Mayor Mike Bell will be sending Toledo councilmen a letter today regarding the chief's pending retirement and his planned rehiring.
“This is an election year and I am reticent to make a permanent appointment of a new candidate when it is possible that there may be a different mayor next year,” Mayor Bell wrote.
The mayor asked council to reappoint Chief Diggs to the top cop job, but noted that he would name him acting chief if needed.
DROP is an optional benefit that is meant to be "cost-neutral for the pension fund."
A calculator on the Ohio Police & Fire Pension Fund's Web site estimates Chief Diggs could receive a pension of about $71,000 based on his nearly 36 years of service and his $102,132 annual salary.
DROP permits public safety officers to build retirement savings in exchange for reduced lifetime pensions.
To be eligible for DROP, officers or firefighters must be at least 48 years old with no less than 25 years of service. That decision freezes future pensions as long as they remain in the DROP program. Then for at least three years and up to eight years, the monthly pension they otherwise would draw accumulates in a separate account, along with interest and a portion of their 10 percent of salary contributions.
Former Toledo Police Chief Mike Navarre retired in 2011 after maxing out the number of years in Drop. Former Toledo Fire Chief Mike Wolever retired also in 2011 after 33 years of service. He was also maxed out in DROP, said Jen Sorgenfrei, Mayor Bell's spokesman.
A review of city of Toledo executive exempt employees, which includes directors, commissioners, managers, and attorneys, shows seven Bell administration officials who have retired and are working for the city. They are Mayor Bell, Deputy Mayor Shirley Green, Deputy Mayor Steve Herwat, Director of Affirmative Action & Contract Compliance Perlean Griffin, Acting Commissioner of Public Utilities David Leffler, Commissioner of Public Utilities Don Moline, and Senior Attorney John Madigan.
Chief Diggs' data-driven policing project, called ORION, which stands for Observation Research Intelligence Operations Network, has been at the top of his efforts to reduce crime.
Under his watch since taking over the department on Oct. 21, 2011, a new camera system known as “eye in the sky" has been installed along city streets.
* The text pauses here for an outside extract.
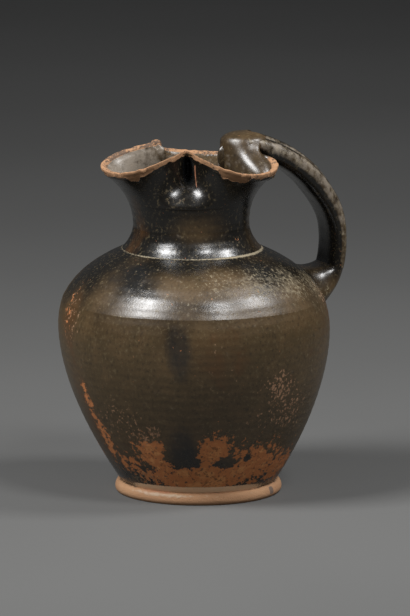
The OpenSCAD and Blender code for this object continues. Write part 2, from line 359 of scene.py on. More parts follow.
def paint(piece, **values):
    """Keeps each name's values, one a point, as an attribute that a material or a tree reads."""
    for name, numbers in values.items():
        layer = piece.data.attributes.new(name, "FLOAT", "POINT")
        layer.data.foreach_set("value", np.asarray(numbers, np.float32))

# ---- colour and materials

def linear(hex_colour):
    """An sRGB hex colour as linear red, green, blue and alpha."""
    channels = [int(hex_colour[i:i + 2], 16) / 255 for i in (1, 3, 5)]
    return (*[c / 12.92 if c <= 0.04045 else ((c + 0.055) / 1.055)**2.4 for c in channels], 1)

def pattern_scale(size_mm):
    """Texture scale for features of this size."""
    return 1 / (size_mm * MM)

def clay_material(name, ground, layers, patterns, relief, relief_depth, gloss, ior=1.5):
    """A surface built up as it came about, one layer over another.

    patterns: name, size in millimetres, detail, roughness, stretch upwards.
    layers: mark that places the layer (or none), pattern that breaks its edge, how strongly
    it breaks it, where the layer starts and where it is full, how much it covers, its
    colour, its roughness (or none to keep what lies under it) and how far it stands up.
    relief: pattern and share of the relief. relief_depth: its depth in millimetres.
    gloss: pattern, least and greatest roughness."""
    material = bpy.data.materials.new(name)
    material.use_nodes = True
    tree = material.node_tree
    node = partial(add, tree)
    place = node("ShaderNodeTexCoord", out="Object")
    pattern = {}
    for label, size_mm, detail, roughness, stretch in patterns:
        at = node("ShaderNodeMapping", place, named={"Scale": (1, 1, stretch)})
        pattern[label] = node(NOISE, named={"Vector": at, "Scale": pattern_scale(size_mm),
                                            "Detail": detail, "Roughness": roughness})
    colour = linear(ground)
    rough_now = node(RANGE, pattern[gloss[0]], 0.3, 0.7, gloss[1], gloss[2])
    height = 0.0
    for label, share in relief:
        height = node(MATHS, pattern[label], share, height, operation="MULTIPLY_ADD")
    for mark, breaker, breaking, start, full, cover, paint_colour, rough_layer, stands in layers:
        amount = 0.5 if mark is None else node("ShaderNodeAttribute", out="Fac", attribute_name=mark)
        spread = node(MATHS, pattern[breaker], breaking, -breaking / 2, operation="MULTIPLY_ADD")
        amount = node(MATHS, amount, spread, operation="ADD")
        amount = node(RANGE, amount, start, full, 0, cover, interpolation_type="SMOOTHSTEP")
        colour = node(MIX, named={0: amount, 6: colour, 7: linear(paint_colour)}, out=2,
                      data_type="RGBA")
        if rough_layer is not None:
            rough_now = node(MIX, named={0: amount, 2: rough_now, 3: rough_layer})
        if stands:
            height = node(MATHS, amount, stands, height, operation="MULTIPLY_ADD")
    normal = node("ShaderNodeBump", named={"Height": height, "Distance": relief_depth * MM})
    shader = tree.nodes["Principled BSDF"]
    for socket, value in {"Base Color": colour, "Roughness": rough_now, "Normal": normal}.items():
        tree.links.new(value, shader.inputs[socket])
    shader.inputs["IOR"].default_value = ior
    return material

# The real grain of slip, clay, lime and paper is finer than 0.2 mm, too fine to show. It is
# drawn coarser, at 0.8 to 1.5 mm.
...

The chief said data-driven policing helps to deter crime, improves officers’ response, and helps investigators solve crimes. He stressed that burglaries in Toledo declined by 22 percent from 2011, and homicide detectives solved 83 percent of the crimes they investigated, compared to the national average of 52 percent.
“This is a new way of policing and this cannot be measured in a year or two,” Chief Diggs said. “This will take five years to measure the accuracy of the data to see how successful we can be with this program.”